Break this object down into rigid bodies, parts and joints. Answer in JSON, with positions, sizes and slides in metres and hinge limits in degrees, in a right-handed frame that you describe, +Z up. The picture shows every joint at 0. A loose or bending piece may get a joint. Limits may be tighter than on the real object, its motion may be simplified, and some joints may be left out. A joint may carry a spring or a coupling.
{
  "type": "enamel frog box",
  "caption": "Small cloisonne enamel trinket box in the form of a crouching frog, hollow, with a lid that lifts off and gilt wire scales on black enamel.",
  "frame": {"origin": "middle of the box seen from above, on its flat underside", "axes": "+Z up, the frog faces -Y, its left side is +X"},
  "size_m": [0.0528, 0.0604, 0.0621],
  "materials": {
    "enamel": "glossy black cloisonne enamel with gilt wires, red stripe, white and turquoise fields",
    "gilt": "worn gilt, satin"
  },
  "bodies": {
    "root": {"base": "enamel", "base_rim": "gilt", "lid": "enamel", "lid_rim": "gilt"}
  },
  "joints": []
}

==

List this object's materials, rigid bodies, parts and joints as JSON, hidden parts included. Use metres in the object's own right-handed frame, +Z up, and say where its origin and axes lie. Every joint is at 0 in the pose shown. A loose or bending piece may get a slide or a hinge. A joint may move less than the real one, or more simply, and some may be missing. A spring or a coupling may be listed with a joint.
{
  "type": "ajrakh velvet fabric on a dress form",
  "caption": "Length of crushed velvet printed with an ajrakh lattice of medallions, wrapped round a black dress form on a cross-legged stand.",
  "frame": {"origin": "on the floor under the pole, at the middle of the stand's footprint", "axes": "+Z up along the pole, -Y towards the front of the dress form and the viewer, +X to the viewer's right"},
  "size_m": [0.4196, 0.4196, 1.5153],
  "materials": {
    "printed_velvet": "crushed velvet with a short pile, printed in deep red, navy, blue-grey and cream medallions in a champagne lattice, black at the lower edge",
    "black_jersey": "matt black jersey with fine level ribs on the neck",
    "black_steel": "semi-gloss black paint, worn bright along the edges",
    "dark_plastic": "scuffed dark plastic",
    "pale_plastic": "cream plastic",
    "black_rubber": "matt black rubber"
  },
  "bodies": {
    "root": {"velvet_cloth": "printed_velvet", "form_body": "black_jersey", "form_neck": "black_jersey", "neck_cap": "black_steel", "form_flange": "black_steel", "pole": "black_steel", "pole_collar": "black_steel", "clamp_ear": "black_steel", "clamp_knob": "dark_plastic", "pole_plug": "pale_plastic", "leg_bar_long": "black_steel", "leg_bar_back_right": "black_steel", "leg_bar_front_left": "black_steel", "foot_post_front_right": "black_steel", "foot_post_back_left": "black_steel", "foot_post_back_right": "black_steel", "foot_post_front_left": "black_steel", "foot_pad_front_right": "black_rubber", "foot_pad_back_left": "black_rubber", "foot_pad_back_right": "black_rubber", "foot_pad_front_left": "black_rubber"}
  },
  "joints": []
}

WHAT NEEDS TO BE DONE:
Pull out every line of the records that includes the string "frame".

WRITTEN ANSWER:
Break this object down into rigid bodies, parts and joints. Answer in JSON, with positions, sizes and slides in metres and hinge limits in degrees, in a right-handed frame that you describe, +Z up. The picture shows every joint at 0. A loose or bending piece may get a joint. Limits may be tighter than on the real object, its motion may be simplified, and some joints may be left out. A joint may carry a spring or a coupling.
  "frame": {"origin": "middle of the box seen from above, on its flat underside", "axes": "+Z up, the frog faces -Y, its left side is +X"},
List this object's materials, rigid bodies, parts and joints as JSON, hidden parts included. Use metres in the object's own right-handed frame, +Z up, and say where its origin and axes lie. Every joint is at 0 in the pose shown. A loose or bending piece may get a slide or a hinge. A joint may move less than the real one, or more simply, and some may be missing. A spring or a coupling may be listed with a joint.
  "frame": {"origin": "on the floor under the pole, at the middle of the stand's footprint", "axes": "+Z up along the pole, -Y towards the front of the dress form and the viewer, +X to the viewer's right"},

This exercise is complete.